WORK TO DO — Copy out all lines where "with" appears.

======== DATASET SECTION

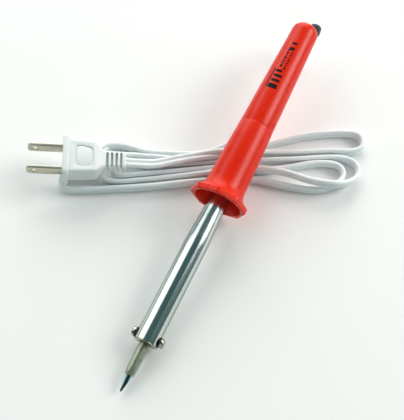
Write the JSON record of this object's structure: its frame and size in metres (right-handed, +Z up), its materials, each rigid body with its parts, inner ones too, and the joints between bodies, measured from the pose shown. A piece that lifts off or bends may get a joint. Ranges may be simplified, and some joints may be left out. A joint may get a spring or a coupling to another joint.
{
  "type": "soldering iron",
  "caption": "Pencil soldering iron with a slim steel heater barrel, a tapered handle with an octagonal guard, and a flat twin lead in a loose hank ending in a two-blade plug.",
  "frame": {"origin": "centre of the iron's own footprint, on the table it is put down on; the cord and plug are left out of it", "axes": "+Y from the bit to the rear of the handle, +Z up from the table, +X to the right seen from the rear; the iron leans up 7.5 degrees towards its rear, as it lies on its barrel's end ring and on the hank"},
  "size_m": [0.1574, 0.221, 0.0372],
  "materials": {
    "red_plastic": "satin moulded plastic",
    "chrome_steel": "bright plated steel",
    "ring_nickel": "warm nickel plating",
    "bit_plating": "dull nickel plating, heat tinted at the cone",
    "screw_steel": "plated screw heads",
    "washer_dark": "blackened steel",
    "inner_steel": "plain steel",
    "mica": "mica paper",
    "resistance_wire": "oxidised resistance wire",
    "ceramic": "unglazed ceramic",
    "sleeving": "woven glass sleeving",
    "copper": "bare copper",
    "clamp_fibre": "hard fibre board",
    "cord_pvc": "soft white PVC",
    "sleeve_rubber": "soft black rubber",
    "plug_pvc": "satin white PVC",
    "bridge_plastic": "stiff insert",
    "blade_plating": "nickel-plated brass blades"
  },
  "bodies": {
    "iron": {"barrel": "chrome_steel", "barrel_end_ring": "ring_nickel", "bit_holder": "inner_steel", "inner_mica": "mica", "heating_coil": "resistance_wire", "outer_mica": "mica", "rear_ceramic": "ceramic", "heater_leads": "resistance_wire", "lead_sleeves": "sleeving", "splice_caps": "ceramic", "cord_cores": "copper", "inner_cord": "cord_pvc", "cord_clamp": "clamp_fibre", "cord_clamp_screws": "screw_steel", "clamp_washer": "inner_steel", "front_guard": "red_plastic", "rear_grip": "red_plastic", "strain_relief": "sleeve_rubber", "power_cord": "cord_pvc", "plug_body": "plug_pvc", "plug_bridge": "bridge_plastic", "plug_blades": "blade_plating", "blade_crimps": "blade_plating"},
    "bit": {"soldering_bit": "bit_plating"},
    "left_washer_body": {"left_washer": "washer_dark"},
    "left_screw_body": {"left_screw": "screw_steel"},
    "right_washer_body": {"right_washer": "washer_dark"},
    "right_screw_body": {"right_screw": "screw_steel"}
  },
  "joints": [
    {"name": "bit_slide", "type": "slide", "parent": "iron", "child": "bit", "axis": [0, -0.9914, -0.1305], "range_m": [0, 0.045]},
    {"name": "left_washer_slide", "type": "slide", "parent": "iron", "child": "left_washer_body", "axis": [-1, 0, 0], "range_m": [0, 0.0015]},
    {"name": "left_screw_turn", "type": "hinge", "parent": "left_washer_body", "child": "left_screw_body", "pos_m": [0, -0.07892, 0.00651], "axis": [-1, 0, 0], "range_deg": [0, 1080]},
    {"name": "right_washer_slide", "type": "slide", "parent": "iron", "child": "right_washer_body", "axis": [1, 0, 0], "range_m": [0, 0.0015]},
    {"name": "right_screw_turn", "type": "hinge", "parent": "right_washer_body", "child": "right_screw_body", "pos_m": [0, -0.07892, 0.00651], "axis": [1, 0, 0], "range_deg": [0, 1080]}
  ],
  "couplings": [
    {"joint": "left_screw_turn", "follows": "left_washer_slide", "rad_per_m": 12566},
    {"joint": "right_screw_turn", "follows": "right_washer_slide", "rad_per_m": 12566}
  ]
}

================

COMPLETED TASK —
Write the JSON record of this object's structure: its frame and size in metres (right-handed, +Z up), its materials, each rigid body with its parts, inner ones too, and the joints between bodies, measured from the pose shown. A piece that lifts off or bends may get a joint. Ranges may be simplified, and some joints may be left out. A joint may get a spring or a coupling to another joint.
  "caption": "Pencil soldering iron with a slim steel heater barrel, a tapered handle with an octagonal guard, and a flat twin lead in a loose hank ending in a two-blade plug.",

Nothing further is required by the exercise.